Multi-objective optimization algorithm for multi-workflow computation offloading in resource-limited IIoT

Abstract

Industrial internet of things (IIoT) connects traditional industrial devices with the network to provide intelligent services, which is regarded as the key technology for achieving Industry 4.0 and enabling the transformation of the manufacturing sector. Multi-access edge computing (MEC) has brought significant opportunities to expedite the development of IIoT. However, the unique task characteristics and dense deployment of IIoT devices, coupled with the resource starvation problem (RSP) arising from the limited resources of edge servers, pose challenges to the direct applicability of existing MEC algorithms in MEC-assisted IIoT scenarios.
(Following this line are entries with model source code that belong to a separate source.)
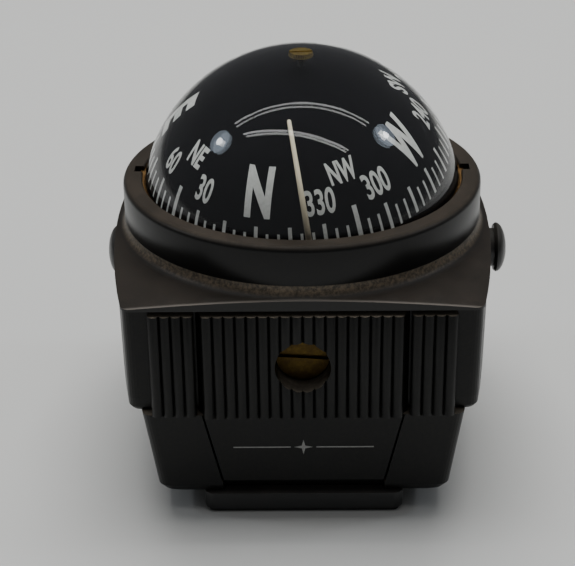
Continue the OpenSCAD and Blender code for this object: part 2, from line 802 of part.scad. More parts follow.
// Slotted adjuster along +Z, with its head's face at z = 0
module adjuster(length, slot_turn) {
    difference() {
        union() {
            cylinder(r = adjuster_head_r, h = adjuster_head_t);
            cylinder(r = shaft_r, h = length);
        }
        rotate([0, 0, slot_turn])
            cube([2 * adjuster_head_r + 1, driver_slot[0], 2 * driver_slot[1]], center = true);
        for (at = cross_at) translate([0, 0, at]) rotate([90, 0, 0])
            cylinder(r = cross_r, h = 3 * shaft_r, center = true, $fn = 32);
    }
}

module cross_magnets() {
    for (at = cross_at) translate([0, 0, at]) rotate([90, 0, 0])
        cylinder(r = cross_r - eps, h = 2 * shaft_r - 0.4, center = true, $fn = 32);
}

module clip() {
    difference() {
        cylinder(r = clip_r, h = clip_t);
        translate([0, 0, -1]) cylinder(r = shaft_r, h = 3);
        translate([-1.2, 0, -1]) cube([2.4, clip_r + 1, 3]);
    }
}

module fore_axis() {
    translate([0, -fore_head_y, fore_z]) rotate([-90, 0, 0]) children();
}

module side_axis() {
    translate([side_head_x, 0, side_z]) rotate([0, -90, 0]) children();
}

module fore_adjuster() {
    color("#b08d3c") fore_axis() adjuster(fore_head_y + shaft_end, 4);
}

module fore_magnets() {
    color("#777777") fore_axis() cross_magnets();
}

module fore_clip() {
    color("silver") fore_axis() translate([0, 0, fore_head_y + block[1] / 2 + 0.4]) clip();
}

module side_adjuster() {
    color("#b08d3c") side_axis() adjuster(side_head_x + shaft_end, 30);
}

module side_magnets() {
    color("#777777") side_axis() cross_magnets();
}

module side_clip() {
    color("silver") side_axis() translate([0, 0, side_head_x + block[0] / 2 + 0.4]) clip();
}

body_shell();
front_panel();
rear_panel();
top_cover();
case_screws();
bottom_cover();
bottom_screws();
foot_plate();
foot_screws();
foot_pad();
stud_left();
stud_right();
stud_nuts();
bezel_ring();
dome_gasket();
dome_lens();
keeper_screw();
card_stop();
capsule_seal();
capsule_bowl();
lubber_ring();
lubber_pin();
pivot_stand();
diaphragm();
diaphragm_cap();
diaphragm_screws();
fill_plug();
fill_washer();
adjuster_block();
block_screws();
gimbal_ring();
gimbal_pins();
cradle();
cradle_pins();
counterweight();
pivot_pin();
compass_card();
card_float();
card_magnets();
jewel();
fore_adjuster();
fore_magnets();
fore_clip();
side_adjuster();
side_magnets();
side_clip();
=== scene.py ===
"""Looks for the binnacle compass: materials, card markings, liquid, floor, light and camera."""
import json
import math

import bmesh
import bpy
from mathutils import Matrix, Vector


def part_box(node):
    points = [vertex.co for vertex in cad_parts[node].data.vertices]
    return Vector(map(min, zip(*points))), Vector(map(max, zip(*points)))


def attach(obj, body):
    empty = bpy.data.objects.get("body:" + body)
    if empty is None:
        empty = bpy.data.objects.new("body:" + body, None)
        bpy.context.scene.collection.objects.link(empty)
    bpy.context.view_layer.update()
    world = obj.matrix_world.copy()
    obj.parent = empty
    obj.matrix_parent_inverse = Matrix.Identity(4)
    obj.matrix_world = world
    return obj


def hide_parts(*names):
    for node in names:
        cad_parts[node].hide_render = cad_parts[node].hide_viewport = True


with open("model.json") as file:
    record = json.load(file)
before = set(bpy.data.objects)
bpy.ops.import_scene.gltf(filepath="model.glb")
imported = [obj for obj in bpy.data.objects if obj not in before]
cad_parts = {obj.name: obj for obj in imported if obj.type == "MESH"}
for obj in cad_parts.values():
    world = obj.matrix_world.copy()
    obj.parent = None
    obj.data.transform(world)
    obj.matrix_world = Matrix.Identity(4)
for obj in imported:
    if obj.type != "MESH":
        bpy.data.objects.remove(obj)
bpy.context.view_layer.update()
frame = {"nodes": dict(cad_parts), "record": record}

MM = 0.001
NODES = frame["nodes"]

# ---------------------------------------------------------------- places, from the CAD frame
DOME_R = 33.7 * MM
DOME_CENTRE = Vector((0, 0, (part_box("gimbal_ring")[0].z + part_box("gimbal_ring")[1].z) / 2))
INNER_R = DOME_R - 2 * MM
CARD_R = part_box("compass_card")[1].x
BOWL_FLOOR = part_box("pivot_stand")[0].z
FILLET_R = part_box("bezel_ring")[1].x
FILLET_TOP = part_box("bezel_ring")[0].z + 0.3 * MM
LUBBER_RING_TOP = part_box("lubber_ring")[1].z
LIP_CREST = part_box("top_cover")[1].y

# ---------------------------------------------------------------- camera
CAMERA_DISTANCE = 350 * MM
CAMERA_ELEVATION = math.radians(27.178)
CAMERA_AZIMUTH = math.radians(0.727)
CAMERA_ROLL = math.radians(-0.722)
CAMERA_AIM = Vector((0, 0, 51 * MM))
CAMERA_SIDESTEP = -3.304 * MM
CAMERA_RISE = -14.143 * MM
CAMERA_LENS = 102.76

# ---------------------------------------------------------------- card print
HEADING = 340.9            # compass point that faces the reader
DIP_FORWARD = math.radians(8.5)
DIP_SIDEWAYS = math.radians(-4.46)
PRINT_LIFT = 0.03 * MM
PRINT_T = 0.05 * MM
IOR_IN_LIQUID = 1.1        # paint under liquid hardly shines
TICK_LOW = 11.7            # elevations on the card are in degrees
TICK_KINDS = {"small": (20.2, 0.5 * MM), "medium": (22.95, 0.7 * MM), "long": (27.35, 0.9 * MM)}
NUMBER_SPAN = (26.6, 37.2)
CARDINAL_SPAN = (26.3, 47.5)
MIDPOINT_SPAN = (37.0, 46.6)
CARDINALS = {"N": (0, 5.0 * MM), "E": (90, 3.9 * MM), "S": (180, 4.4 * MM), "W": (270, 7.0 * MM)}
MIDPOINTS = {"NE": (45, 4.2 * MM), "SE": (135, 4.2 * MM), "SW": (225, 5.5 * MM), "NW": (315, 5.5 * MM)}
DIGIT_W = 1.75 * MM
DIGIT_GAP = 0.15 * MM
CARDINAL_BOLD = 0.045
MIDPOINT_BOLD = 0.032
NUMBER_BOLD = 0.022

# ---------------------------------------------------------------- name panel
PANEL_LEAN = 0.14          # how far the panel leans inwards, per length of height
PANEL_TOP = 25.3 * MM
PANEL_SET_BACK = 1.1 * MM  # the panel's face at its top lies this far behind the ribs
PANEL_MARK_Z = 17 * MM


# ================================================================ small mesh helpers
def new_object(name, mesh):
    obj = bpy.data.objects.new(name, mesh)
    bpy.context.scene.collection.objects.link(obj)
    return obj


def mesh_from(name, points, faces):
    mesh = bpy.data.meshes.new(name)
    mesh.from_pydata([tuple(p) for p in points], [], faces)
    mesh.validate()
    mesh.update()
    return mesh


def smooth(obj, angle=40):
    for poly in obj.data.polygons:
        poly.use_smooth = True
    obj.data.set_sharp_from_angle(angle=math.radians(angle))
    return obj


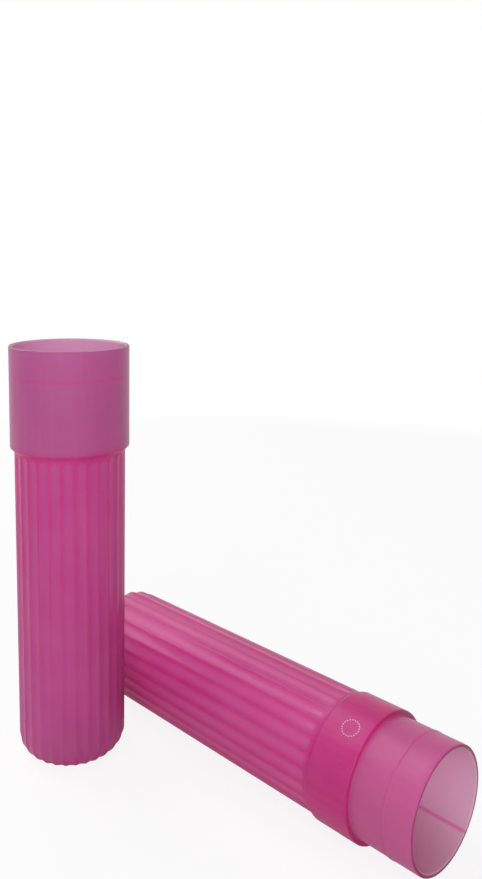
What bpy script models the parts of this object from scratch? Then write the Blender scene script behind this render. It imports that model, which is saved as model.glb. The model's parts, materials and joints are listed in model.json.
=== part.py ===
"""Travel toothbrush tube, taken apart: one half stands on its base, the other lies beside it.

The standing half has the socket, a smooth collar that the lying half's spigot pushes into.
Lengths are in metres and angles in radians. The origin is the centre of the standing half's
base, +Z is up, and +X runs along the lying half, towards its mouth.
"""

import math

import bmesh
import bpy
from mathutils import Vector

# The push fit, whose radii both halves share
SPIGOT_RADIUS = 0.0138
SPIGOT_LENGTH = 0.0151
SPIGOT_WALL = 0.0010
FIT_CLEARANCE = 0.00015
COLLAR_WALL = 0.00105

# The beads that snap past each other: one in the socket, one round the spigot
SOCKET_BEAD_DEPTH = 0.00725
BEAD_WIDTH = 0.0009
BEAD_HEIGHT = 0.00012

# The standing half
SOCKET_HALF_HEIGHT = 0.1076
SOCKET_COLLAR_LENGTH = 0.0254
SOCKET_HALF_STEP = 0.00105
SOCKET_HALF_TAPER = 0.0002
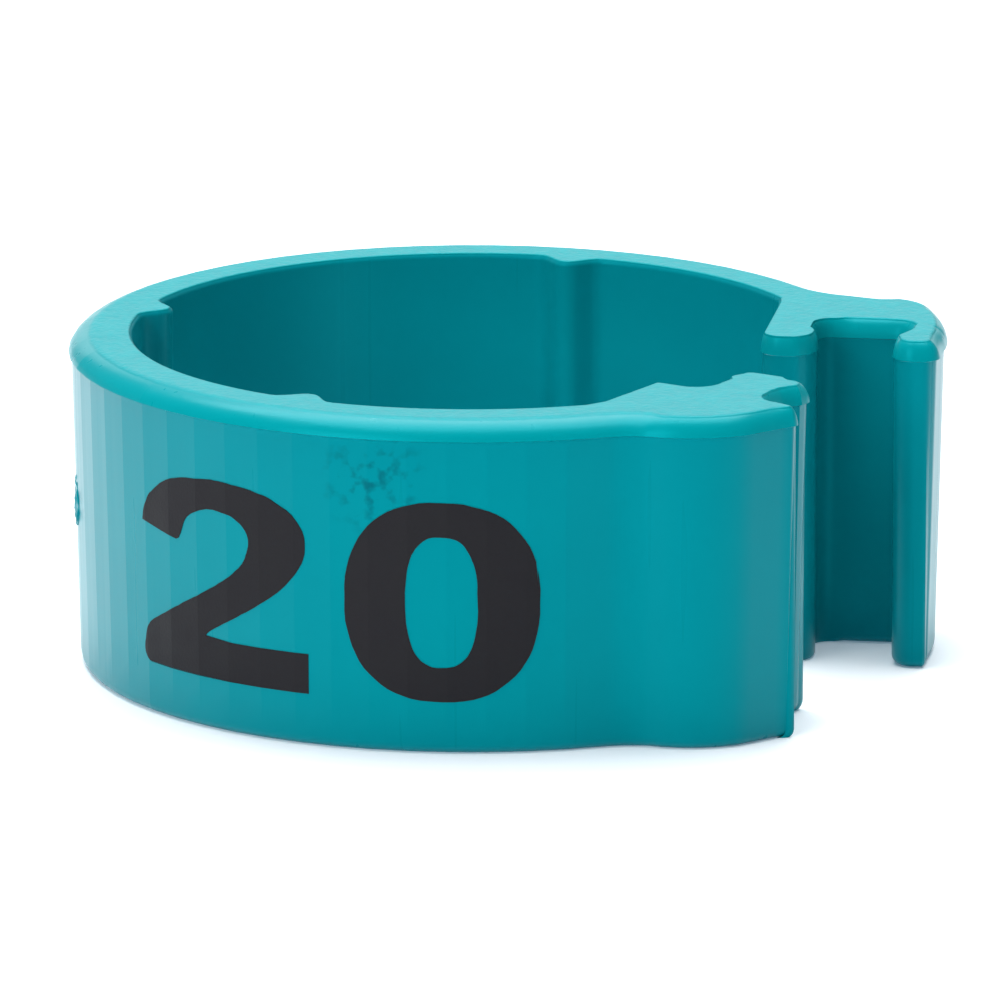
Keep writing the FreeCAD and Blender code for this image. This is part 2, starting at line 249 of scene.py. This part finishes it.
def draw(points):
    """Extrudes a line of vertices through the points, from the wall's vertex nearest the first."""
    nearest = min(plan.vertices, key=lambda v: (v.co - points[0]).length)
    here = nearest.co.copy()
    pick(plan, lambda v: v.index == nearest.index, "vertices")
    for there in points:
        bpy.ops.mesh.extrude_region_move(TRANSFORM_OT_translate={"value": there - here})
        here = there
    bpy.ops.object.mode_set(mode="OBJECT")
    last = sorted(plan.vertices, key=lambda v: (v.co - points[-1]).length)[:2]
    last = {v.index for v in last}
    pick(plan, lambda v: v.index in last, "vertices")
    bpy.ops.mesh.merge(type="CENTER")
    bpy.ops.object.mode_set(mode="OBJECT")


bpy.ops.object.mode_set(mode="OBJECT")
draw([p for p, _ in socket.points])
draw([p for p, _ in tongue.points])
bpy.ops.object.mode_set(mode="EDIT")
bpy.ops.mesh.select_all(action="SELECT")
bpy.ops.mesh.edge_face_add()
bpy.ops.mesh.select_mode(type="FACE")
bpy.ops.object.mode_set(mode="OBJECT")

# The plan is divided where the ring keeps its shape, so that each stretch between two such places
# is a piece of its own that spans one of the flexing webs.
BACK_TO_SOCKET = FLAT_EDGE_AT - 12 * 360 / FLATS
ROOT_TO_SOCKET_BEND = FLAT_EDGE_AT - 15 * 360 / FLATS
BEND_TO_SOCKET_WALL = FLAT_EDGE_AT - 21 * 360 / FLATS
BACK_TO_TONGUE = FLAT_EDGE_AT - 9 * 360 / FLATS
ROOT_TO_TONGUE_BEND = FLAT_EDGE_AT - 5 * 360 / FLATS
BEND_TO_TONGUE_WALL = FLAT_EDGE_AT - 360 / FLATS
JAW_CUT = -0.38


def middle_angle(face):
    spokes = [moulding.data.vertices[i].co for i in face.vertices]
    return angle_of(sum((s.normalized() for s in spokes), Vector()))


def cut(near, spot, normal):
    """Cuts the plan face whose middle lies nearest to an angle."""
    mesh = moulding.data
    chosen = min(mesh.polygons, key=near).index
    pick(mesh, lambda face: face.index == chosen)
    bpy.ops.mesh.bisect(plane_co=spot, plane_no=normal, threshold=1e-5)
    bpy.ops.object.mode_set(mode="OBJECT")


for seam, side in (
    (BACK_TO_SOCKET, 180),
    (BACK_TO_TONGUE, 270),
    (ROOT_TO_SOCKET_BEND, 60),
    (BEND_TO_SOCKET_WALL, 60),
    (ROOT_TO_TONGUE_BEND, 300),
    (BEND_TO_TONGUE_WALL, 300),
):
    across = polar(1, seam + 90)
    cut(lambda face: abs(middle_angle(face) - side), polar(OUTER_R, seam), across)
cut(lambda face: abs(middle_angle(face) - 60), at_slot(0, JAW_CUT), up_slot)

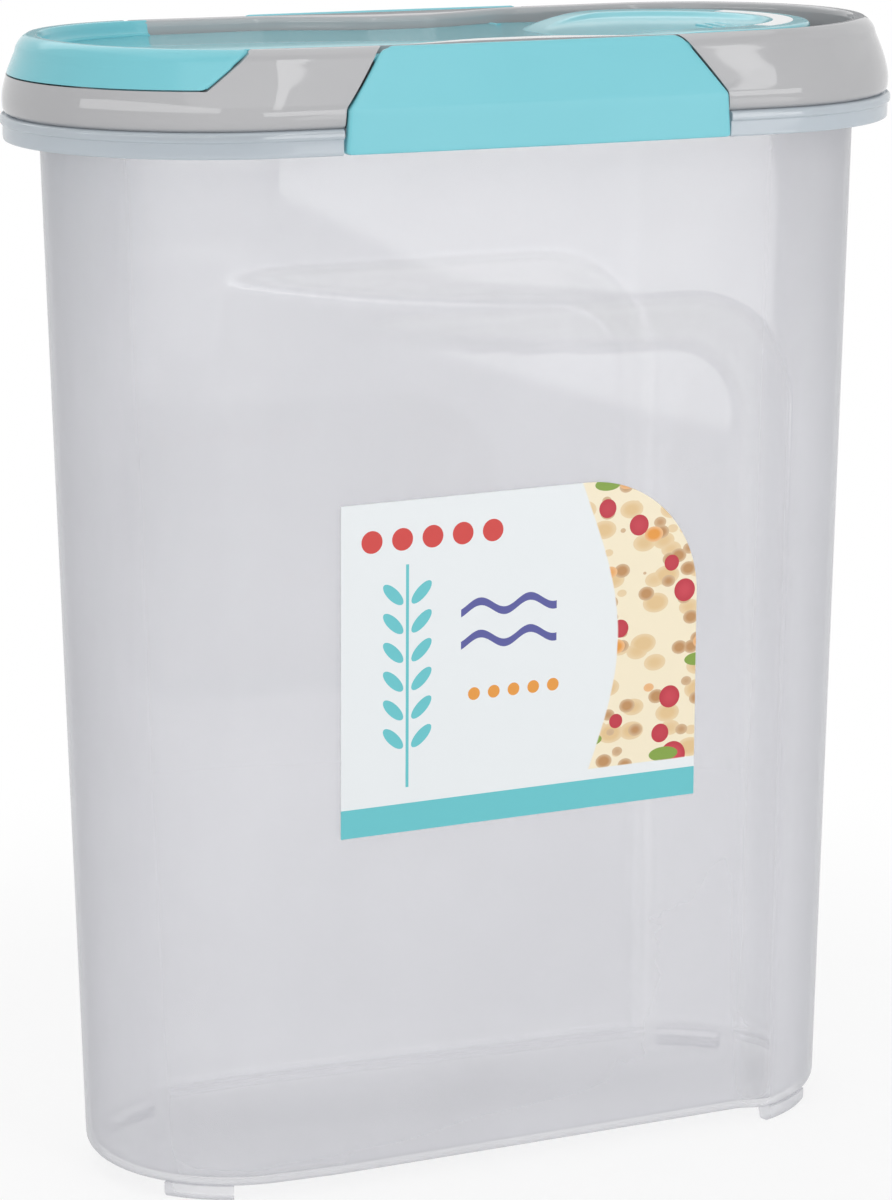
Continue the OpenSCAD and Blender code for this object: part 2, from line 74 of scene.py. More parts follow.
HALF_L, HALF_D = RIM_LEN / 2, RIM_DEP / 2
END_R = HALF_D - SIDE_BOW
END_X = HALF_L - END_R
SIDE_R = (END_X ** 2 + HALF_D ** 2 - END_R ** 2) / (2 * SIDE_BOW)
SIDE_Y = SIDE_R - HALF_D
SIDE_A = math.atan2(SIDE_Y, END_X)
SKIRT_Z, LID_Z, FLOOR_Z = RIM_Z - SKIRT_H, RIM_Z + LID_H, RIM_Z + FLOOR_UP
SPLIT_Z, PANEL_Z, PAD_Z = RIM_Z + SPLIT_UP, LID_Z - PANEL_DOWN, LID_Z - PAD_DOWN
PIN_Y, PIN_Z, CLIP_FOOT_Z = HALF_D - 7.6, LID_Z - 2.8, SKIRT_Z + 0.2
PIVOT_Z, DISH_X = PANEL_Z - PANEL_T - 0.4, PAD_X - 1.7
print("oval ends: radius", round(END_R, 1), "centres at", round(END_X, 1), "mm")

# %% [markdown]
# ## The camera
# The photograph looks down at the front from the left, through a long lens. The place and the
# turn come from lining up the rim, the base and the clips with the picture, so the same points
# fall on the same pixels here.

# %% The photograph's viewpoint
def add_object(name, data):
    obj = bpy.data.objects.new(name, data)
    bpy.context.scene.collection.objects.link(obj)
    return obj


EYE_MM = Vector((-431.87, -1033.63, 407.63))
YAW, PITCH, ROLL = math.radians(22.534), math.radians(12.767), math.radians(-0.139)
level_way = Vector((math.sin(YAW), math.cos(YAW), 0))
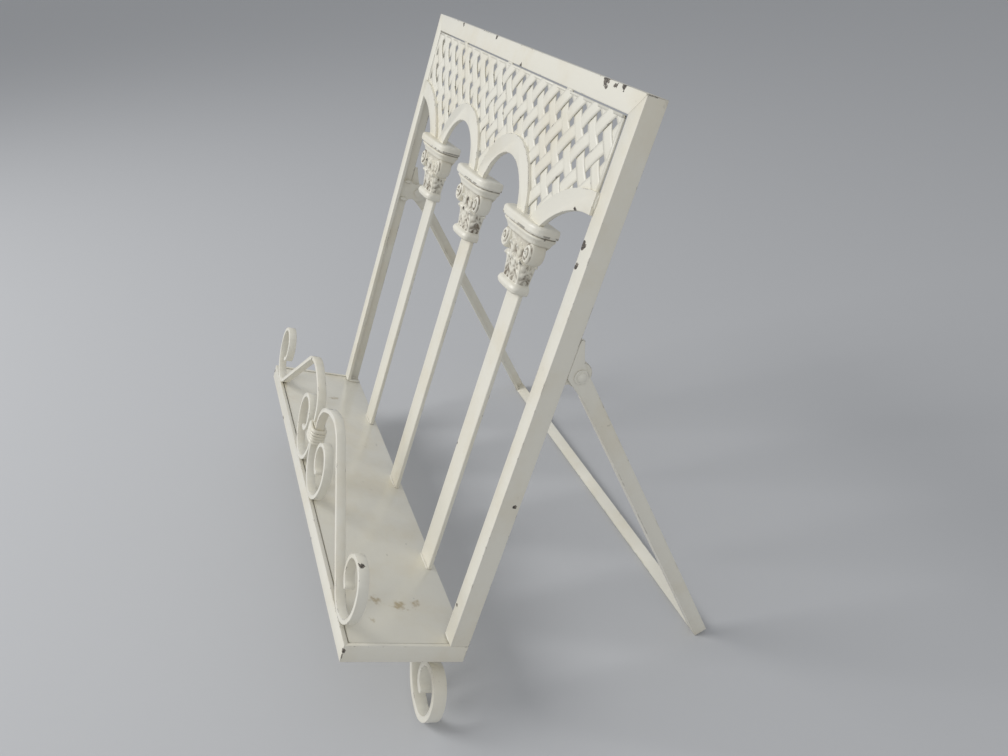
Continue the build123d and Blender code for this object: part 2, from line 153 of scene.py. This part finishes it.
# %% Socket arithmetic
# A Mix node's colour sockets share their names with its other sockets, so they go by number
MIX_UNDER = 6
MIX_OVER = 7
MIX_RESULT = 2


class Value:
    """A socket that can be used in Python sums."""

    def __init__(self, board, socket):
        self.board = board
        self.socket = socket

    def maths(self, operation, first, second):
        """One Math node."""
        return self.board.add("ShaderNodeMath", {"operation": operation}, {0: first, 1: second})

    def larger(self, other):
        """The larger of the two at every point."""
        return self.maths("MAXIMUM", self, other)

    def __add__(self, other):
        return self.maths("ADD", self, other)

    def __radd__(self, other):
        return self.maths("ADD", other, self)

    def __sub__(self, other):
        return self.maths("SUBTRACT", self, other)

    def __rsub__(self, other):
        return self.maths("SUBTRACT", other, self)

    def __mul__(self, other):
        return self.maths("MULTIPLY", self, other)

    def __rmul__(self, other):
        return self.maths("MULTIPLY", other, self)

    def rise(self, low, high):
        """Smooth step from 0 at low to 1 at high."""
        settings = {"interpolation_type": "SMOOTHSTEP"}
        inputs = {"Value": self, "From Min": low, "From Max": high}
        return self.board.add("ShaderNodeMapRange", settings, inputs)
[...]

To this end, a multi-objective evolutionary algorithm is proposed to simultaneously optimize delay and energy consumption for multi-workflow execution in resource-limited IIoT. First, the initialization of execution location based on delay and the initialization of execution order satisfying the priority constraint can generate high-quality initial solutions. Then, the improved crossover and mutation operations guide the population evolution, which can span the large infeasible solution region. Finally, dynamic task scheduling (DTS) dynamically changes the execution location of tasks affected by RSP according to the execution efficiency, so as to avoid the tasks blindly waiting for server resources. The comprehensive simulation results demonstrate the effectiveness of the proposed method in achieving a balance between the execution delay and energy consumption of IIoT devices.